If my trip to Fedora weren't the mad act of divadienst it is, I doubt I'd have gone to the effort of thinking so much about all of this. And even if I had, chances are I wouldn't feel nearly so obliged to be on Fedora's side. But it's just like when I watch a Greta Garbo film: whatever she does, however badly or foolishly her character behaves, it's Greta Garbo and thus, by definition, she's always in the right and her leading men are always unworthy. So, because I have cause to love this particular Fedora, I'm biased in favour of Fedora generally. Love of a soprano isn't just fun and decadance, I suppose: it can be educational too. A couple of months ago I'd never have foreseen writing the thousands of words I have here about a verismo heroine and yet, here I am. And all of this, as I say, before I've heard even a note of the music. When that does happen, it will change everything, I'm sure.

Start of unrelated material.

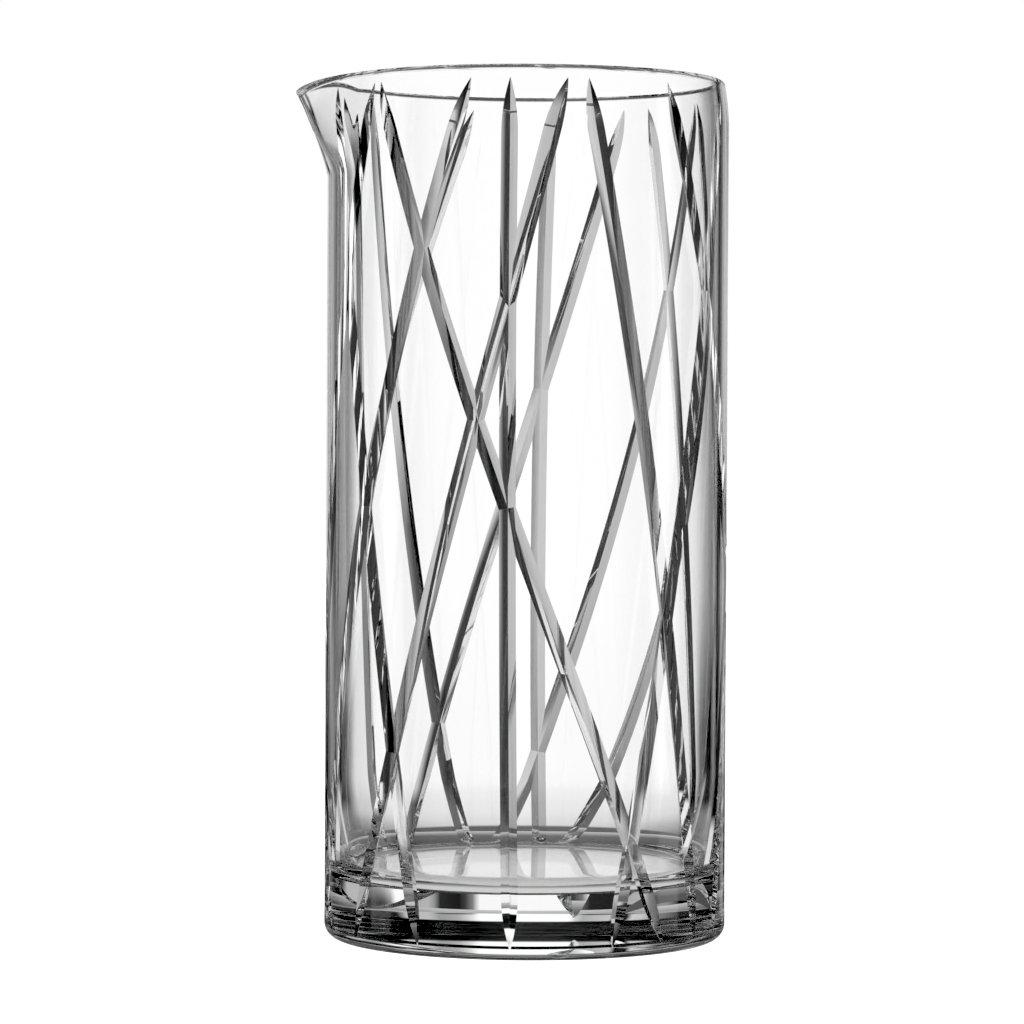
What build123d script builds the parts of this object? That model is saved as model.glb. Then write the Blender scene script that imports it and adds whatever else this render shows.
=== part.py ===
"""Cut crystal mixing glass: one straight-sided pitcher with a pulled pouring lip and V-shaped cuts.

Units are millimetres. The origin is the centre of the underside, on the axis of the glass, with +Z up.
Angles around the glass are in degrees from the front (-Y), positive towards +X, so the lip is at -90.
"""

import os
from math import asin, cos, radians, sin, sqrt

from build123d import *

# Body
HEIGHT = 178.0
BODY_RADIUS = 41.7
WALL = 2.0
BASE_THICKNESS = 12.8
HEEL_RADIUS = 3.3
INNER_CORNER_RADIUS = 5.0
THICKENING_TOP = 36.0
THICKENING_RADIUS = 148.0

# Rim: the wall leans in to a rounded, fire-polished edge
RIM_LEAN = 0.9
RIM_LEAN_HEIGHT = 9.0
RIM_LEAN_POWER = 1.6
RIM_ROUNDING = 0.75
RIM_TRIM = 0.6

# Pouring lip
LIP_ANGLE = -90.0
LIP_REACH = 7.9
LIP_HEIGHT = 20.0
LIP_HALF_WIDTH = 32.0
LIP_POINT_ROUNDING = 0.1
LIP_SHARPNESS = 2.0
LIP_FLARE_POWER = 1.25
LIP_CURL_SHARE = 0.15
LIP_CURL_POWER = 6
LIP_DIP = 2.0
LIP_DIP_START = 37.5
LIP_DIP_SLOPE = 0.25
LIP_CURVE_SPANS = 16
LIP_RING_STEP = 3.0
LIP_RINGS = 7

# V-shaped cuts: every cut runs from just under the rim to just above the underside
CUT_TOP = 175.4
CUT_FOOT = 2.2
CUT_DEPTH = 1.15
CUT_HALF_WIDTH = 1.72
CUTTING_WHEEL_RADIUS = 55.0
CUTTER_HEIGHT = 2.2
CUTTER_OVERRUN = 3.0
CUT_TIP_STEPS = 3
CUT_LONG_STEPS = 10
SLOPE_STEP = 0.5

# Where each cut stands at its top, its middle and its foot, in degrees around the glass, and how far the
# cutting wheel leans towards larger angles at the top, in degrees; it is upright again at the foot
CUTS = [
    (-67.7, -50.4, -30.6, 0.0),
    (-48.5, -76.0, -99.0, 0.0),
    (-46.0, -4.6, 41.9, 0.0),
    (-16.0, -51.1, -78.6, 0.0),
    (-5.0, -5.2, -3.9, 0.0),
    (11.0, -20.7, -55.4, -10.0),
    (16.9, 38.2, 55.8, -9.0),
    (42.5, 80.0, 118.5, -6.0),
    (70.6, 48.3, 24.7, 0.0),
    (86.8, 120.2, 171.7, 0.0),
    (113.5, 90.0, 67.0, 0.0),
    (115.0, 150.6, 193.2, 0.0),
    (139.2, 122.0, 112.0, 0.0),
    (148.4, 187.3, 225.8, 0.0),
    (173.0, 176.2, 175.0, 0.0),
    (197.3, 242.5, 289.0, 0.0),
    (237.2, 220.2, 196.3, 0.0),
    (246.5, 242.0, 232.0, 0.0),
]

INNER_RADIUS = BODY_RADIUS - WALL
LIP_START = HEIGHT - LIP_HEIGHT


def lip_share(angle):
    """How far out the lip stands at this angle: 1 at its point, 0 past its sides."""
    turn = abs((angle - LIP_ANGLE + 180.0) % 360.0 - 180.0) / LIP_HALF_WIDTH
    if turn >= 1.0:
        return 0.0
    rounded = sqrt(turn**2 + LIP_POINT_ROUNDING**2) - LIP_POINT_ROUNDING
    widest = sqrt(1.0 + LIP_POINT_ROUNDING**2) - LIP_POINT_ROUNDING
    return (1.0 - rounded / widest) ** LIP_SHARPNESS


def lip_rise(z):
    """How much of the lip is reached at this height: a straight flare that curls out at its edge."""
    up = (z - LIP_START) / (LIP_HEIGHT - LIP_DIP)
    if up <= 0.0:
        return 0.0
    return (1 - LIP_CURL_SHARE) * up**LIP_FLARE_POWER + LIP_CURL_SHARE * up**LIP_CURL_POWER


def rim_lean(z):
    """How far the wall has leaned in at this height."""
    up = (z - HEIGHT + RIM_LEAN_HEIGHT) / RIM_LEAN_HEIGHT
    return RIM_LEAN * max(up, 0.0) ** RIM_LEAN_POWER


def heel_inset(z):
    """How far the rounded heel is inside the wall at this height."""
    if z >= HEEL_RADIUS:
        return 0.0
    return HEEL_RADIUS - sqrt(HEEL_RADIUS**2 - (HEEL_RADIUS - max(z, 0.0)) ** 2)


def outer_radius(angle, z):
    """Distance from the axis to the outside of the glass, before it is cut."""
    return BODY_RADIUS - rim_lean(z) - heel_inset(z) + LIP_REACH * lip_share(angle) * lip_rise(z)


def inner_radius(angle, z):
    """Distance from the axis to the inside of the glass, which follows the outside up to the rim."""
    return INNER_RADIUS - rim_lean(z) + LIP_REACH * lip_share(angle) * lip_rise(z)


def around(angle, radius, z):
    """The point at this angle, distance from the axis and height."""
    return Vector(radius * sin(radians(angle)), -radius * cos(radians(angle)), z)


def ring(radius_at, z):
    """A level face inside the closed curve radius_at(angle, z): a true arc, and a curve across the lip."""
    sides = (LIP_ANGLE - LIP_HALF_WIDTH, LIP_ANGLE + LIP_HALF_WIDTH)
    start, end = [around(angle, radius_at(angle, z), z) for angle in sides]
    opposite = LIP_ANGLE + 180.0
    back = ThreePointArc(end, around(opposite, radius_at(opposite, z), z), start)
    if z <= LIP_START:
        front = ThreePointArc(start, around(LIP_ANGLE, radius_at(LIP_ANGLE, z), z), end)
    else:
        step = 2 * LIP_HALF_WIDTH / LIP_CURVE_SPANS
        angles = [sides[0] + step * i for i in range(LIP_CURVE_SPANS + 1)]
        points = [around(angle, radius_at(angle, z), z) for angle in angles]
        front = Spline(points, tangents=[around(angle + 90.0, 1.0, 0.0) for angle in sides])
    return make_face(back + front)


def plain_body():
    """The solid outside up to the lip: a wall on a flat underside with a rounded heel."""
    outline = Polyline(
        (BODY_RADIUS, HEEL_RADIUS), (BODY_RADIUS, LIP_START), (0, LIP_START), (0, 0),
        (BODY_RADIUS - HEEL_RADIUS, 0),
    )
    heel = RadiusArc((BODY_RADIUS - HEEL_RADIUS, 0), (BODY_RADIUS, HEEL_RADIUS), -HEEL_RADIUS)
    return revolve(Plane.XZ * make_face(outline + heel), Axis.Z)


def plain_cavity():
    """The inside up to the lip: its wall thickens gently near the floor and meets it in a rounded corner."""
    corner_height = BASE_THICKNESS + INNER_CORNER_RADIUS
    larger = THICKENING_RADIUS - INNER_CORNER_RADIUS
    meeting = asin((THICKENING_TOP - corner_height) / larger)
    floor_edge = INNER_RADIUS - THICKENING_RADIUS + larger * cos(meeting)
    joint_radius = floor_edge + INNER_CORNER_RADIUS * cos(meeting)
    joint = (joint_radius, corner_height - INNER_CORNER_RADIUS * sin(meeting))
    outline = Polyline(
        (INNER_RADIUS, THICKENING_TOP), (INNER_RADIUS, LIP_START), (0, LIP_START), (0, BASE_THICKNESS),
        (floor_edge, BASE_THICKNESS),
    )
    thickening = TangentArc((INNER_RADIUS, THICKENING_TOP), joint, tangent=(0, -1))
    corner = TangentArc((floor_edge, BASE_THICKNESS), joint, tangent=(1, 0))
    return revolve(Plane.XZ * make_face(outline + thickening + corner), Axis.Z)


def lip_stack(radius_at):
    """The part of a body or cavity that is drawn out into the lip, lofted through level rings."""
    heights = [LIP_START + LIP_RING_STEP * i for i in range(LIP_RINGS)] + [HEIGHT + RIM_TRIM]
    return loft([ring(radius_at, z) for z in heights])


def above_rim():
    """Everything above the rim, which is level except where it dips at the lip."""
    tip = BODY_RADIUS + LIP_REACH
    far = 2 * BODY_RADIUS
    tip_height = HEIGHT - LIP_DIP
    dip = Spline([(-tip, tip_height), (-LIP_DIP_START, HEIGHT)], tangents=[(1, LIP_DIP_SLOPE), (1, 0)])
    rest = Polyline(
        (-LIP_DIP_START, HEIGHT), (far, HEIGHT), (far, HEIGHT + far), (-far, HEIGHT + far),
        (-far, tip_height - LIP_DIP_SLOPE * (far - tip)), (-tip, tip_height),
    )
    return extrude(Plane.XZ * make_face(dip + rest), far, both=True)


def cut_angle(cut, z):
    """The angle around the glass of a cut at this height: a gentle bow through its three angles."""
    top, middle, foot, _ = cut
    down = (CUT_TOP - z) / (CUT_TOP - CUT_FOOT)
    bow = middle - (top + foot) / 2
    return top + (foot - top) * down + 4 * bow * down * (1 - down)


def wheel_lean(cut, z):
    """How far the cutting wheel leans over at this height, in degrees."""
    return cut[-1] * min(max((z - CUT_FOOT) / (CUT_TOP - CUT_FOOT), 0.0), 1.0)


def cut_point(cut, z, above_bottom):
    """A point on the line of a cut: its bottom, raised by this much straight out from the axis."""
    angle = cut_angle(cut, z)
    turn = cut_angle(cut, z + SLOPE_STEP) - cut_angle(cut, z - SLOPE_STEP)
    slant = BODY_RADIUS * radians(turn) / (2 * SLOPE_STEP)
    stretch = sqrt(1 + slant**2)
    from_tip = min(CUT_TOP - z, z - CUT_FOOT) * stretch
    ramp = sqrt(2 * CUTTING_WHEEL_RADIUS * CUT_DEPTH)
    depth = CUT_DEPTH - max(ramp - from_tip, 0.0) ** 2 / (2 * CUTTING_WHEEL_RADIUS)
    surface = outer_radius(angle, min(max(z, CUT_FOOT), CUT_TOP))
    return around(angle, surface - depth + above_bottom, z)


def cutter(cut):
    """The solid that a V-edged wheel sweeps out along one cut."""
    ramp = sqrt(2 * CUTTING_WHEEL_RADIUS * CUT_DEPTH)
    tip_step = ramp / CUT_TIP_STEPS
    foot_tip = [CUT_FOOT - CUTTER_OVERRUN] + [CUT_FOOT + tip_step * i for i in range(CUT_TIP_STEPS)]
    top_tip = [CUT_TOP - tip_step * i for i in range(CUT_TIP_STEPS)] + [CUT_TOP + CUTTER_OVERRUN]
    long_step = (CUT_TOP - CUT_FOOT - 2 * ramp) / CUT_LONG_STEPS
    between = [CUT_FOOT + ramp + long_step * i for i in range(CUT_LONG_STEPS + 1)]
    sections = []
    for z in sorted(foot_tip + between + top_tip):
        bottom = cut_point(cut, z, 0.0)
        out = cut_point(cut, z, CUTTER_HEIGHT) - bottom
        along = cut_point(cut, z + SLOPE_STEP, 0.0) - cut_point(cut, z - SLOPE_STEP, 0.0)
        across = along.cross(out).normalized() * CUTTER_HEIGHT
        lean = radians(wheel_lean(cut, z))
        top = bottom + out * cos(lean) + across * sin(lean)
        side = (across * cos(lean) - out * sin(lean)) * CUT_HALF_WIDTH / CUT_DEPTH
        sections.append(make_face(Polyline(bottom, top - side, top + side, close=True)))
    return loft(sections)


def rim_edges(glass):
    """The inner and outer edges of the top of the wall, which run round level and dip at the lip."""
    lowest = HEIGHT - LIP_DIP - RIM_TRIM
    return [edge for edge in glass.edges() if edge.bounding_box().min.Z > lowest]


outside = plain_body() + lip_stack(outer_radius)
inside = plain_cavity() + lip_stack(inner_radius)
blank = (outside - inside - above_rim()).solid()
glass = blank.fillet(RIM_ROUNDING, rim_edges(blank))
for cut in CUTS:
    glass = glass - cutter(cut)

os.makedirs("parts", exist_ok=True)
export_step(glass.solid(), "parts/glass_body.step")
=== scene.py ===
"""Cut crystal mixing glass in a white studio, lit by panels with dark gaps between them.

Everything is in metres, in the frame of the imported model: +Z is up, the pouring lip points to -X and the
front is at -Y. Angles round the glass are in degrees from the front, positive towards +X.
"""

from math import pi, sqrt

import bpy
import numpy as np
from mathutils import Euler, Matrix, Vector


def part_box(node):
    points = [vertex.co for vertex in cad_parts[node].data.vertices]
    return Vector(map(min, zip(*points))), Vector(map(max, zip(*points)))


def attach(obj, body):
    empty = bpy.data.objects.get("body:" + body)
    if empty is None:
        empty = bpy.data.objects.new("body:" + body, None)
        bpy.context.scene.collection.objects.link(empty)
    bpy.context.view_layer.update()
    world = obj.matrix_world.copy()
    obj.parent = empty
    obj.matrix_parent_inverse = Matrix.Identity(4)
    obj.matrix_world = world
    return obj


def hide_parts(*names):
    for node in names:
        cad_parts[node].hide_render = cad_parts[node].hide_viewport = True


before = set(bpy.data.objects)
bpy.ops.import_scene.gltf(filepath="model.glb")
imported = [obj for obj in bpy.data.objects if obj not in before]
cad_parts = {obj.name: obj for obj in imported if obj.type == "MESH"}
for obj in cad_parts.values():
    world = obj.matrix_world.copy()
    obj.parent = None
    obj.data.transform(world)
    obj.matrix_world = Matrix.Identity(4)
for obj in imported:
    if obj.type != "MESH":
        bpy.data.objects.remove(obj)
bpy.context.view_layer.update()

MM = 0.001
NODE = "glass_body"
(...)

Best to have got this out of the way now: you know how verbose La voix humaine made me, so think of this as a pre-emptive strike.
Just a week and two days and I'll be there at Holland Park for my very first Fedora. Opera Holland Park's first Fedora, however, is in just a couple of days, and I'll be there too, in spirit. With such a sublime leading lady, it cannot be anything but a triumph.